With Mount Vesuvius looming over southwestern Italy’s idyllic region of Naples, both in history and imagery, one might reasonably think Gianfranco Rosi’s Below the Clouds is about the storied volcano, active and enormous. Yet the title announces Rosi’s focus clearly: Below. In the shadow of Vesuvius––an ominous, peripheral character in the film’s mosaic of curios and quiet charismatics––the vast, densely populated terrain the ancient volcano lords over is teeming with distinct and peculiar modern life. Through a welcome litany of characters and occupations, Rosi shows us around Naples with an invasive interest, like a father bestowing a passion to his child.

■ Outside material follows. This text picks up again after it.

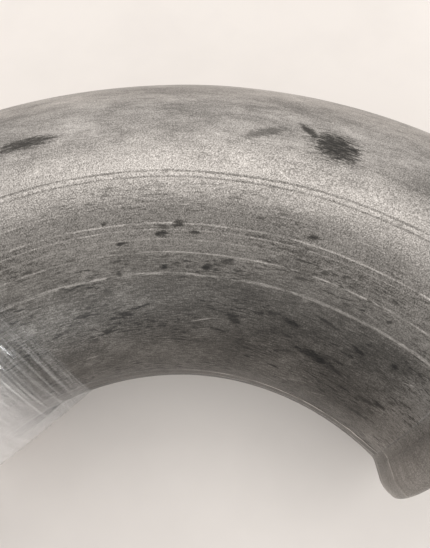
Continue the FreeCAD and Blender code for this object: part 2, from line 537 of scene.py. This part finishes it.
# %% Where the film lies
def edge_place(around, radius):
    """Point of the film's slanting edge on the tube, for an angle round the tube in radians."""
    inside = radial(FILM_EDGE_INSIDE) * (bend_radius - tube_radius)
    outside = radial(FILM_EDGE_OUTSIDE) * (bend_radius + tube_radius)
    way = (outside - inside).normalized()
    foot = inside - way * inside.dot(way)
    reach = bend_radius + radius * math.cos(around)
    level = foot + way * math.sqrt(reach ** 2 - foot.length_squared)
    return bend_centre + level + UP * (radius * math.sin(around))


def rim_place(around, radius, out):
    """Point round the inlet collar."""
    middle, way_out = ends["inlet"]
    return middle + way_out * out + (radial(90) * math.cos(around) + UP * math.sin(around)) * radius


def ridge(around, across, layer):
    """Height of the wrinkles, from 0 to about 1: sharp crests that run round with the turns."""
    slant = across + 0.05 * math.sin(around * 2 + layer)
    fine = noise.noise(Vector((around * 1.3, slant * 26, layer * 4)))
    broad = noise.noise(Vector((around * 0.8 + 5, slant * 6, layer * 4 + 2)))
    return max(0, 1 - abs(fine) * 5) ** 2 * 0.6 + max(0, 1 - abs(broad) * 4) ** 2 * 0.6


def film_place(around, across, layer):
    """Point of the film: across is 0 at its edge on the tube and 1 near the mouth's face."""
    lift = FILM_LIFT + FILM_LAYER * layer
    edge = edge_place(around, tube_radius + lift)
    top = rim_place(around, rim_radius + lift, crest_corner)
    if across < CREST_SHARE:
        share = across / CREST_SHARE
        place = edge.lerp(top, share)
        free = math.sin(math.pi * share)
    else:
        share = (across - CREST_SHARE) / (1 - CREST_SHARE)
        span = collar_length - 1 * MM - crest_corner
        place = rim_place(around, rim_radius + lift, crest_corner + share * span)
        free = 0
    middle, way_out = ends["inlet"]
    arm = place - middle
    away = (arm - way_out * arm.dot(way_out)).normalized()
    return place + away * (ridge(around, across, layer) * (PRESSED_SHARE + free) * WRINKLE_HEIGHT)


# %% Film strip
def film_strip():
    """The wound strip as one sheet."""
    bm = bmesh.new()
    bmesh.ops.create_grid(bm, x_segments=FILM_ALONG, y_segments=FILM_ACROSS, size=0.5, calc_uvs=False)
    for vertex in bm.verts:
        turned = (vertex.co.x + 0.5) * FILM_TURNS
        around = math.radians(FILM_START) + 2 * math.pi * turned
        shift = 0.035 * math.sin(turned * 2.1 + 1)
        across = min(1, max(0, (vertex.co.y + 0.5) * (1 - max(0, shift)) + max(0, shift)))
        vertex.co = film_place(around, across, turned)
    bmesh.ops.recalc_face_normals(bm, faces=bm.faces[:])
    piece = make_piece("stretch_film_wrap", bm, "film_wrap", sharp=180)
    layer = piece.data.uv_layers.new(name="unrolled")
    middle, way_out = ends["inlet"]
    for loop in piece.data.loops:
        place = piece.data.vertices[loop.vertex_index].co
        column = loop.vertex_index % (FILM_ALONG + 1)
        layer.data[loop.index].uv = (column / FILM_ALONG, (place - middle).dot(way_out))
    give_wall(piece, FILM_SKIN, 1)
    return piece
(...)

From carabinieri helicopters to tomb-robbing tunnels to racehorse-training beaches––and always back to the local train he starts and ends on––Rosi observes life from the volcano to the gulf with tactical focus. His direction, in concert with the silently slicing edit, is supremely delicate, the work of a craftsperson as precise in his post as his most demanding subjects: Japanese archaeologists meticulously dusting through ancient ruins or Greco-Roman statue keepers in the cold, lightless still of archival caves. 

Rosi focuses on dutiful civic workers, laborers, crew, and craftspeople, like tunnel-investigating detectives, firefighters, and wizened afterschool teachers, all artisans in their respective field. For example: in a hypnotic ritual of draining and cleaning, Syrians aboard a giant cargo vessel in the port of Torre Annunziata dispense Ukrainian grain from their mini-skyscraper tank while darker-skinned workers inside the hopper perpetually manage the residuals in a sea of fluttering white grain that, in residue, looks like coke loosely caked on the walls, begging to be bumped with a broom so it can disappear into the abyssal central tube with the rest of the grain.

The Italian documentarian occasionally takes us up to the volcano, so close that we can taste the heat in ashen plumes of white-hot smoke so thick they could be cut into. The intimidating reality of the scene––haunted by the history of Pompeii and Herculaneum’s first-century devastation, which is inextricable from the city’s identity and culture––helps outsiders intuit the paranoia of the Neopolitan people, who we hear in panic on the other side of emergency lines after minor earthquakes. With a reactivated Vesuvius, every quake seems like it could be the beginning of the end of the region… again.

Speaking with a comfort and ease that could calm a crying baby, emergency dispatchers reassure anxious locals in quick calls that, in the comfort of our distance from the active volcano, comes across with a pleasant humor, a lovability that runs through the fascinating hodgepodge of endearing locals, visitors, and transplants, both temporary and permanent.

Rosi was one of those transplants living in Naples for years over the course of the shoot, immersing himself in his film in order to make it. His familiarity and comfort with Naples accordingly runs through the bones of Clouds, from the intimate access gained to his exclusive subjects to the way he shoots and directs our journey through the metropolitan area which, under most other directors, would feel aimless without a central subject(s). But Rosi never lets it stagnate. 

A domestic-abuse call plays out in its heartbreaking entirety. An old movie house slowly evolves from recurring B-roll to a setting with a story, with meaning. Gobsmacking sequences underwater swallow and transfix our attention. On the flip side, herculean titanium beasts hurtle through the silver skies like industrial sentries with the camera aboard, lending a dynamic view from the heavens without detaching the camera from its tripod. Even when we’re staring at still water, there’s a reason––something remarkable inside the frame.

Captured in sterling black-and-white that brings Béla Tarr and Ágnes Hranitzky’s heightened contrast to mind, Rosi’s cinematography––a trademark for the director, who’s shot his own features since 2008––marks a departure for the filmmaker in its style and abandonment of color. The choice proves brilliant for how it accentuates the rich gradients, textures, and legends of Naples’ near-mythical world. Using only a tripod and three lenses, Rosi’s fixed camera, cinema verité approach is conceptually broken by the occasional recognition of the camera as a receptacle of information for the speaker. But the subjects could just as easily be talking to someone offscreen, which renders the camera no more invasive than if they were. 

Coming off his first Oscar nomination and win for his work on The Brutalist, Daniel Blumberg delivers a score so tastefully subtle and well-woven into the film that you don’t realize it’s creating the mood until you’re already in it. Guided by Rosi’s meditation and contemplative control, this is among the year’s best documentaries.

Below the Clouds screened at the 63rd New York Film Festival and opens in early 2026, followed by a 2025 awards-qualifying run.